## Task to carry out
Where the string "joints" occurs in the material below, report the whole line.

## Data shown
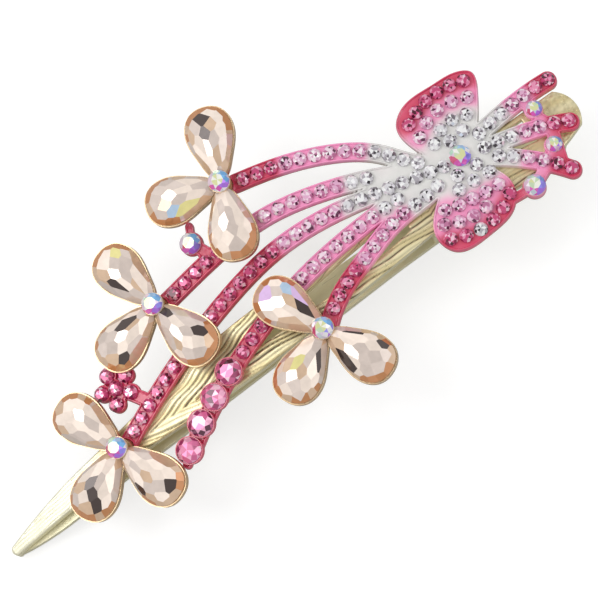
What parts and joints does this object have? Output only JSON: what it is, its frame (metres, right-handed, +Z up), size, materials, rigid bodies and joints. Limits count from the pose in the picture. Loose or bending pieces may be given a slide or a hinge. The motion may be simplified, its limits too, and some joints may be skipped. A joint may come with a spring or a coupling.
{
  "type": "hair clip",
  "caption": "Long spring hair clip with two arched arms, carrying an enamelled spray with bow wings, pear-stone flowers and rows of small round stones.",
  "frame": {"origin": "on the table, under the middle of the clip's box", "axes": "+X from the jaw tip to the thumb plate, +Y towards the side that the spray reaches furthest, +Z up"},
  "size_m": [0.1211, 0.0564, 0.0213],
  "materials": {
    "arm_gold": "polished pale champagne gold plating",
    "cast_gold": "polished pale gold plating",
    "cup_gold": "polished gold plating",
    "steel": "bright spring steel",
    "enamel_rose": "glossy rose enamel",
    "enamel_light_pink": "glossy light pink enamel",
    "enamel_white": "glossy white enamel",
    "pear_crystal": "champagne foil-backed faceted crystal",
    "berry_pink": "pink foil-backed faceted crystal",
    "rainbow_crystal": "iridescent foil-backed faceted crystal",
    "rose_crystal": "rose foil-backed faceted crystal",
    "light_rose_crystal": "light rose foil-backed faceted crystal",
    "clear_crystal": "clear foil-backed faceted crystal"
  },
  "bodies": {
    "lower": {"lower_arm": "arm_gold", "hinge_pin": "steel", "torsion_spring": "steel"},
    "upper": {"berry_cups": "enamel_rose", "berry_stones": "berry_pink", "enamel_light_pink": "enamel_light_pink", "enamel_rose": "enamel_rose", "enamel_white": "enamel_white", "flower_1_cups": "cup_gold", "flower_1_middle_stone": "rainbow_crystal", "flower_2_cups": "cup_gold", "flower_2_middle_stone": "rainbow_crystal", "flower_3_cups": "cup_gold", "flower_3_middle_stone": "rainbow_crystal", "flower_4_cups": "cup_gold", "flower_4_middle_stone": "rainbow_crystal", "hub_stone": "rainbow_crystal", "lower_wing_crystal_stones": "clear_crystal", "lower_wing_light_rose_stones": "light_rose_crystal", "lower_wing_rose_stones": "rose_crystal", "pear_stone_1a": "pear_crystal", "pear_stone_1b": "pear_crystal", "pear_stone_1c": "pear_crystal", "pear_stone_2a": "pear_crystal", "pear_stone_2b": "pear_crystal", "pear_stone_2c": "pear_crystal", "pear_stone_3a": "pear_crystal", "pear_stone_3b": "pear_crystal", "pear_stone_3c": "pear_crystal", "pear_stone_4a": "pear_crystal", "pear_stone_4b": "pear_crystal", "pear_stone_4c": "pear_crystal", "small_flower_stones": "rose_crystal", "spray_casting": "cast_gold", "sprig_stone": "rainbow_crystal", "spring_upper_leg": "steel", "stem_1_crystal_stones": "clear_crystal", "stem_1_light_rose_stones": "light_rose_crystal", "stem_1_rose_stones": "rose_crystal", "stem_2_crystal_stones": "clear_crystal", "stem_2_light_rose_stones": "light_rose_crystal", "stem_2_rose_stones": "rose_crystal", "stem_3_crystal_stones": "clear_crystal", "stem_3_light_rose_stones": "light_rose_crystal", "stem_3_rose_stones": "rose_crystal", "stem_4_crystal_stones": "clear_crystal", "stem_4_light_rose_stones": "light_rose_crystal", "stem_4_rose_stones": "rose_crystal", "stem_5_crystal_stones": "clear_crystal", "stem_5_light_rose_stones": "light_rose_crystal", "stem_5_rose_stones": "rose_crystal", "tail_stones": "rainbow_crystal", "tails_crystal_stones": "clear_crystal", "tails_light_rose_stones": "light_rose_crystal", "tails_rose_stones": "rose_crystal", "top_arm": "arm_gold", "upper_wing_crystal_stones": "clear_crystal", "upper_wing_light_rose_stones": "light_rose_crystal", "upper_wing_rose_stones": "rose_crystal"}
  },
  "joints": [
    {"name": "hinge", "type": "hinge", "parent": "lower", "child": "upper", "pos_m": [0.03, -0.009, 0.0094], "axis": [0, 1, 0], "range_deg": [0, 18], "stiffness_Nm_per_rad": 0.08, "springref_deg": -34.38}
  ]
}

## Response to the task
What parts and joints does this object have? Output only JSON: what it is, its frame (metres, right-handed, +Z up), size, materials, rigid bodies and joints. Limits count from the pose in the picture. Loose or bending pieces may be given a slide or a hinge. The motion may be simplified, its limits too, and some joints may be skipped. A joint may come with a spring or a coupling.
  "joints": [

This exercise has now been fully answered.